:: WORK TO COMPLETE ::
Below this line is the material. Write out only its lines from the one containing "section = fillet(foot, back_foot_round)" through the one containing "if empty is", both kept, exactly.

:: SOURCE DATA ::
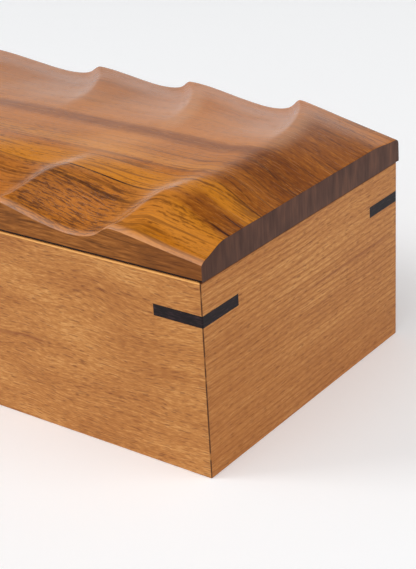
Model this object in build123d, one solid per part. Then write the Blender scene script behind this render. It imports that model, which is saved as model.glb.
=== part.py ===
from build123d import *
import os
from math import cos, pi, radians, sin, sqrt

# Sliding-lid box: four mitred walls with corner keys, a bottom panel held in grooves, and a carved lid
# on a slide panel that runs in grooves along the two long walls.
# Origin: centre of the body's footprint on the table. +X to the closed end, +Y to the back, +Z up.
# The lid leaves the box towards -X. All lengths are in millimetres.

# ---- Body ----
box_length = 300.0
box_width = 131.5
box_height = 76.0
wall = 12.0
edge_round = 0.5  # sanded radius on the body's outside edges

# ---- Bottom panel, held in a groove all round ----
bottom_thickness = 6.0
bottom_lift = 5.0  # table to the underside of the panel
bottom_groove_depth = 5.0
bottom_headroom = 0.15  # slack above the panel in its groove
bottom_play = 0.5  # room for the panel to swell, at each edge

# ---- Lid groove near the top of the walls ----
lip = 4.2  # wall left standing above the groove
lid_groove_height = 4.0
lid_groove_depth = 5.0

# ---- Corner keys: black splines let into each mitre ----
key_drop = 12.1  # rim to the top of the key
key_thickness = 4.5
key_cover = 2.1  # wood left between the key and the inside corner

# ---- Lid fits ----
run_play = 0.2  # above and below the tongue in its groove
side_play = 0.5  # tongue to groove bottom, and field to lip, each side
stop_play = 0.3  # closed end: tongue and field to the end wall
mitre_play = 0.3  # end strip to the mitres of the long walls
lid_gap = 0.4  # rim to the underside of the carved lid

# ---- Carved lid: blank ----
lid_thickness = 20.1
lid_end_thickness = 10.8
front_setback = 0.5
back_overhang = 0.9
end_overhang = 0.6
back_foot_round = 2.0  # rounding of the lower back edge
planing_allowance = 2.0  # spare wood under the carving, planed off flat

# ---- Carved lid: long top edges ----
front_arris_width = 1.8  # the front arris runs over softly from the top and meets the side at an edge
front_arris_drop = 1.2
front_arris_foot = 60.0  # degrees of the quarter round that are left off at the side face
back_arris_round = 2.3
front_shoulder_drop = 7.1  # the front of the lid is eased down by this much at its edge
front_shoulder_width = 23.5
back_shoulder_drop = 0.8
back_shoulder_width = 22.0
front_end_drop = 3.6  # the same easing where the top meets the end grain
front_end_width = 13.5
back_end_drop = 1.6
back_end_width = 22.0

# ---- Carved lid: waves ----
first_crest = 24.0  # closed end of the body to the first crest, on the lid's centre line
crest_pitch = 50.0
crest_wander = (0.0, -1.3, -1.0, 12.5, 10.0)  # hand-cut spacing: each crest's shift away from the closed end
last_run = 30.0  # least length left for the slope at the opening end
crest_bow_front = 19.4  # a crest's front end lies this much further from the closed end than its middle
crest_bow_back = 29.0
crest_bend = 2.4  # how late the bow comes: higher keeps the middle straighter
first_crest_bow = 0.73  # the first crest's share of the full bow
front_scoop = 6.05  # depth of the scoops at the front edge
front_scoop_reach = 44.0  # how far they run in from that edge
back_scoops = (5.5, 4.2, 4.6)  # depths at the back edge, from the closed end on
back_scoop_reach = 62.0

# Shape of one wave at the front edge and at the back edge. From a crest it falls steeply to the trough,
# then rises slowly to the next crest. Values are shares of the run or the fall that they divide.
trough_place = (0.36, 0.26)
steep_start = (0.33, 0.28)
steep_start_fall = (0.19, 0.29)
steep_foot = (0.78, 0.83)
trough_run = (0.36, 0.26)
crest_run = (0.05, 0.30)
crest_sink = (-0.08, 0.03)

arris_steps = 3  # slices that draw each rounded arris
field_steps = 14  # slices across the rest of the lid

# ---- Derived places ----
groove_top = box_height - lip
groove_floor = groove_top - lid_groove_height
tongue_bottom = groove_floor + run_play
tongue_top = groove_top - run_play
lid_underside = box_height + lid_gap

key_depth = wall * sqrt(2) - key_cover
key_leg = key_depth * sqrt(2)
key_bottom = box_height - key_drop - key_thickness

lid_front = -box_width / 2 + front_setback
lid_back = box_width / 2 + back_overhang
lid_width = lid_back - lid_front
lid_right = box_length / 2 + end_overhang
lid_left = -box_length / 2 - end_overhang
crest_room = box_length - first_crest - last_run - crest_bow_back
crest_count = int(crest_room // crest_pitch) + 1


def block(low, high):
    """Rectangular block between two corners."""
    size = [b - a for a, b in zip(low, high)]
    return Pos(*low) * Box(*size, align=(Align.MIN, Align.MIN, Align.MIN))


def sanded_outline(top):
    """Outside of the body with its edges rounded, up to the height top."""
    outline = extrude(Rectangle(box_length, box_width), top)
    return fillet(outline.edges(), edge_round)


def corner_key(side_x, side_y):
    """Triangular spline that fills the slot sawn across one corner, flush with both faces."""
    x, y = side_x * box_length / 2, side_y * box_width / 2
    corners = [(x, y), (x - side_x * key_leg, y), (x, y - side_y * key_leg)]
    triangle = make_face(Polyline(*corners, close=True))
    return extrude(Pos(0, 0, key_bottom) * triangle, key_thickness, dir=(0, 0, 1))


def wall_stock(length, rim):
    """Grooved and mitred board along X, its outer face on y = 0, its inner face on y = wall."""
    board = block((-length / 2, 0, 0), (length / 2, wall, rim))
    bottom_groove = block(
        (-length / 2, wall - bottom_groove_depth, bottom_lift),
        (length / 2, wall, bottom_lift + bottom_thickness + bottom_headroom),
    )
    lid_groove = block(
        (-length / 2, wall - lid_groove_depth, groove_floor),
        (length / 2, wall, groove_top),
    )
    return (board - bottom_groove - lid_groove) & mitred_plan(length, rim)


def mitred_plan(length, height):
    """Trapezium with 45 degree ends, as tall as the board."""
    inner = length / 2 - wall
    corners = [(-length / 2, 0), (length / 2, 0), (inner, wall), (-inner, wall)]
    return extrude(make_face(Polyline(*corners, close=True)), height, dir=(0, 0, 1))


def place_on_side(piece, side):
    """Turns a board drawn along X to its side of the box."""
    turns = {
        "front": Pos(0, -box_width / 2, 0),
        "right": Pos(box_length / 2, 0, 0) * Rot(0, 0, 90),
        "back": Pos(0, box_width / 2, 0) * Rot(0, 0, 180),
        "left": Pos(-box_length / 2, 0, 0) * Rot(0, 0, -90),
    }
    return turns[side] * piece


def body_pieces():
    """The four walls and the keys that lock their mitres."""
    outline = sanded_outline(box_height)
    corners = {
        "front_right_key": (1, -1),
        "front_left_key": (-1, -1),
        "back_right_key": (1, 1),
        "back_left_key": (-1, 1),
    }
    keys = {name: corner_key(*signs) for name, signs in corners.items()}
    boards = {
        "front_wall": ("front", box_length, box_height),
        "back_wall": ("back", box_length, box_height),
        "right_end_wall": ("right", box_width, box_height),
        # The wall at the opening end stops at the groove floor, so that the lid can pass over it.
        "left_end_wall": ("left", box_width, groove_floor),
    }
    pieces = {}
    for name, (side, length, rim) in boards.items():
        board = place_on_side(wall_stock(length, rim), side) & outline
        for key in keys.values():
            board = board - key
        pieces[name] = board
    for name, key in keys.items():
        pieces[name] = key & outline
    return pieces


def bottom_panel():
    """Flat panel that rests on the floor of the bottom groove."""
    inset = wall - bottom_groove_depth + bottom_play
    plan = Rectangle(box_length - 2 * inset, box_width - 2 * inset)
    return extrude(Pos(0, 0, bottom_lift) * plan, bottom_thickness)


def lid_slide_panel():
    """Rebated board under the lid: a tongue in the wall grooves, a thicker field between the lips."""
    tongue_side = box_width / 2 - wall + lid_groove_depth - side_play
    field_side = box_width / 2 - wall - side_play
    tongue = block(
        (-box_length / 2 + wall - lid_groove_depth, -tongue_side, tongue_bottom),
        (box_length / 2 - wall + lid_groove_depth - stop_play, tongue_side, tongue_top),
    )
    field = block(
        (-box_length / 2 + wall, -field_side, tongue_bottom),
        (box_length / 2 - wall - stop_play, field_side, lid_underside),
    )
    return tongue + field


def lid_end_strip():
    """Top of the opening-end wall, sawn off along the groove and fixed under the lid."""
    length = box_width - 2 * mitre_play
    strip = block((-length / 2, 0, groove_floor + run_play), (length / 2, wall, lid_underside))
    tongue_rebate = block(
        (-length / 2, wall - lid_groove_depth, 0),
        (length / 2, wall, tongue_top),
    )
    strip = (strip - tongue_rebate) & mitred_plan(length, lid_underside)
    return place_on_side(strip, "left") & sanded_outline(lid_underside)


def ease(share):
    """Soft step: 0 at 0, 1 at 1, level at both ends."""
    share = min(1.0, max(0.0, share))
    return share * share * (3 - 2 * share)


def from_edge(distance, reach):
    """1 at an edge, easing to 0 at the given reach from it."""
    return ease(1 - distance / reach)


def crest_stations(across):
    """X of every crest line, from the closed end on, at a place across the lid from -1 to 1."""
    edge_bow = crest_bow_front if across < 0 else crest_bow_back
    bow = edge_bow * abs(across) ** crest_bend
    stations = []
    for number in range(crest_count):
        wander = crest_wander[number % len(crest_wander)]
        share = first_crest_bow if number == 0 else 1.0
        distance = first_crest + number * crest_pitch + wander + share * bow
        stations.append(box_length / 2 - distance)
    return stations


def wave(right, left, crest_z, depth, from_front_share):
    """Two curves in a slice: from one crest steeply down to the trough, and slowly up to the next."""
    pairs = (trough_place, steep_start, steep_start_fall, steep_foot, trough_run, crest_run, crest_sink)
    shares = [front + (back - front) * from_front_share for front, back in pairs]
    trough_share, start, start_fall, foot, level, rise_end, sink = shares
    trough = right - trough_share * (right - left)
    trough_z = crest_z - depth
    steep = [
        (right, crest_z),
        (right - start * (right - trough), crest_z - start_fall * depth),
        (trough + foot * (right - trough), trough_z),
        (trough, trough_z),
    ]
    rise = [
        (trough, trough_z),
        (trough - level * (trough - left), trough_z),
        (left + rise_end * (trough - left), crest_z - sink * depth),
        (left, crest_z),
    ]
    return [steep, rise]


def lid_slice(y, top_drop):
    """Outline of the carved lid in the plane at y, as a face."""
    from_front, from_back = y - lid_front, lid_back - y
    across = (from_front - from_back) / lid_width
    crest_z = lid_underside + lid_thickness - top_drop
    crest_z -= front_shoulder_drop * from_edge(from_front, front_shoulder_width)
    crest_z -= back_shoulder_drop * from_edge(from_back, back_shoulder_width)
    end_z = lid_underside + lid_end_thickness - top_drop
    end_z -= front_end_drop * from_edge(from_front, front_end_width)
    end_z -= back_end_drop * from_edge(from_back, back_end_width)
    front_cut = from_edge(from_front, front_scoop_reach)
    back_cut = from_edge(from_back, back_scoop_reach)
    crispness = max(front_cut, back_cut)

    crests = crest_stations(across)
    fall = crest_z - end_z
    run = lid_right - crests[0]
    curves = [
        [
            (lid_right, end_z),
            (lid_right - run / 3, end_z + fall / 3),
            (crests[0] + run / 3, crest_z - fall / 3 * crispness),
            (crests[0], crest_z),
        ]
    ]
    for number, (right, left) in enumerate(zip(crests, crests[1:])):
        back_scoop = back_scoops[min(number, len(back_scoops) - 1)]
        depth = front_scoop * front_cut + back_scoop * back_cut
        curves += wave(right, left, crest_z, depth, (1 + across) / 2)
    run = crests[-1] - lid_left
    last_depth = front_scoop * front_cut + back_scoops[-1] * back_cut
    curves.append(
        [
            (crests[-1], crest_z),
            (crests[-1] - run / 3, crest_z - last_depth - fall / 6),
            (lid_left + run / 3, end_z + fall / 3),
            (lid_left, end_z),
        ]
    )
    top = [Bezier(*[(x, y, z) for x, z in corners]) for corners in curves]
    foot = lid_underside - planing_allowance
    rest = Polyline((lid_left, y, end_z), (lid_left, y, foot), (lid_right, y, foot), (lid_right, y, end_z))
    return make_face(Wire([*top, *rest.edges()]))


def arris_band(edge, inward, width, drop, foot):
    """Rounded band along one long edge; foot is the angle at which the rounding meets the side."""
    slices = []
    for step in range(arris_steps + 1):
        angle = foot + (pi / 2 - foot) * step / arris_steps
        inset = width * (1 - cos(angle) / cos(foot))
        top_drop = drop * (1 - sin(angle)) / (1 - sin(foot))
        slices.append(lid_slice(edge + inward * inset, top_drop))
    return loft(slices, ruled=True)


def carved_lid():
    """The lid board: a smooth loft across the field, and a rounded band along each long edge."""
    field_front = lid_front + front_arris_width
    field_width = lid_back - back_arris_round - field_front
    # The slices lie closer together towards the long edges, where the carving changes fastest.
    field = [(1 - cos(pi * step / field_steps)) / 2 for step in range(field_steps + 1)]
    carving = loft([lid_slice(field_front + field_width * share, 0.0) for share in field])
    front_foot = radians(front_arris_foot)
    front_band = arris_band(lid_front, 1, front_arris_width, front_arris_drop, front_foot)
    back_band = arris_band(lid_back, -1, back_arris_round, back_arris_round, 0.0)
    return (carving + front_band + back_band) & planed_blank()


def planed_blank():
    """The board that the lid is carved from: flat below, its lower back edge rounded."""
    low, high = lid_underside, lid_underside + lid_thickness + planing_allowance
    front, back = lid_front - planing_allowance, lid_back
    corners = [(front, low), (back, low), (back, high), (front, high)]
    section = make_face(Polyline(*corners, close=True))
    foot = section.vertices().group_by(Axis.Y)[0].sort_by(Axis.X)[-1]
    section = fillet(foot, back_foot_round)
    return extrude(Plane.YZ * section, box_length, both=True)


def main():
    pieces = body_pieces()
    pieces["bottom_panel"] = bottom_panel()
    pieces["lid_slide_panel"] = lid_slide_panel()
    pieces["lid_end_strip"] = lid_end_strip()
    pieces["carved_lid"] = carved_lid()
    os.makedirs("parts", exist_ok=True)
    for name, piece in pieces.items():
        export_step(piece, f"parts/{name}.step")


main()
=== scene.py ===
from math import cos, pi, radians, sin

import bmesh
import bpy
from mathutils import Matrix, Vector, noise


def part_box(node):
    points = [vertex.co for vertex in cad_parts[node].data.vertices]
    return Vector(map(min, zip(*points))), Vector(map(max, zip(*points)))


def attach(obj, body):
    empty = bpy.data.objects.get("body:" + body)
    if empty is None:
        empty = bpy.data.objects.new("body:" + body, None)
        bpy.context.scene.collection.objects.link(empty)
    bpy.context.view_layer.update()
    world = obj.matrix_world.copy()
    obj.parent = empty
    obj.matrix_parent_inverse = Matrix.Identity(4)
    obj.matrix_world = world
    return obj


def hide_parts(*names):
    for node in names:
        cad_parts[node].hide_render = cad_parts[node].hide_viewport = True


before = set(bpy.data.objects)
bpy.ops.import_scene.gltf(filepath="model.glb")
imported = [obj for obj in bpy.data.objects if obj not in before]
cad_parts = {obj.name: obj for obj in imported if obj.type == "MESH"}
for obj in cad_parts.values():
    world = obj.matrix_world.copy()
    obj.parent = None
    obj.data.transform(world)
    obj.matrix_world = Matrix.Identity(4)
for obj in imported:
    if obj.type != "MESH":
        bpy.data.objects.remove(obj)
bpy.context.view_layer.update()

# Looks of a sliding-lid wooden box: light straight-grained walls with black corner keys, and a darker
# lid carved in waves. X runs along the box toward its closed end, Y across it from front to back and Z up.
# Lengths are in metres, and colours are written as on a paint chart, 0 to 255, where not said otherwise.
MM = 0.001


def mm(*lengths):
    """Lengths written in millimetres."""
    return [length * MM for length in lengths]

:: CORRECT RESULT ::
    section = fillet(foot, back_foot_round)
    return extrude(Plane.YZ * section, box_length, both=True)


def main():
    pieces = body_pieces()
    pieces["bottom_panel"] = bottom_panel()
    pieces["lid_slide_panel"] = lid_slide_panel()
    pieces["lid_end_strip"] = lid_end_strip()
    pieces["carved_lid"] = carved_lid()
    os.makedirs("parts", exist_ok=True)
    for name, piece in pieces.items():
        export_step(piece, f"parts/{name}.step")


main()
=== scene.py ===
from math import cos, pi, radians, sin

import bmesh
import bpy
from mathutils import Matrix, Vector, noise


def part_box(node):
    points = [vertex.co for vertex in cad_parts[node].data.vertices]
    return Vector(map(min, zip(*points))), Vector(map(max, zip(*points)))


def attach(obj, body):
    empty = bpy.data.objects.get("body:" + body)
    if empty is None:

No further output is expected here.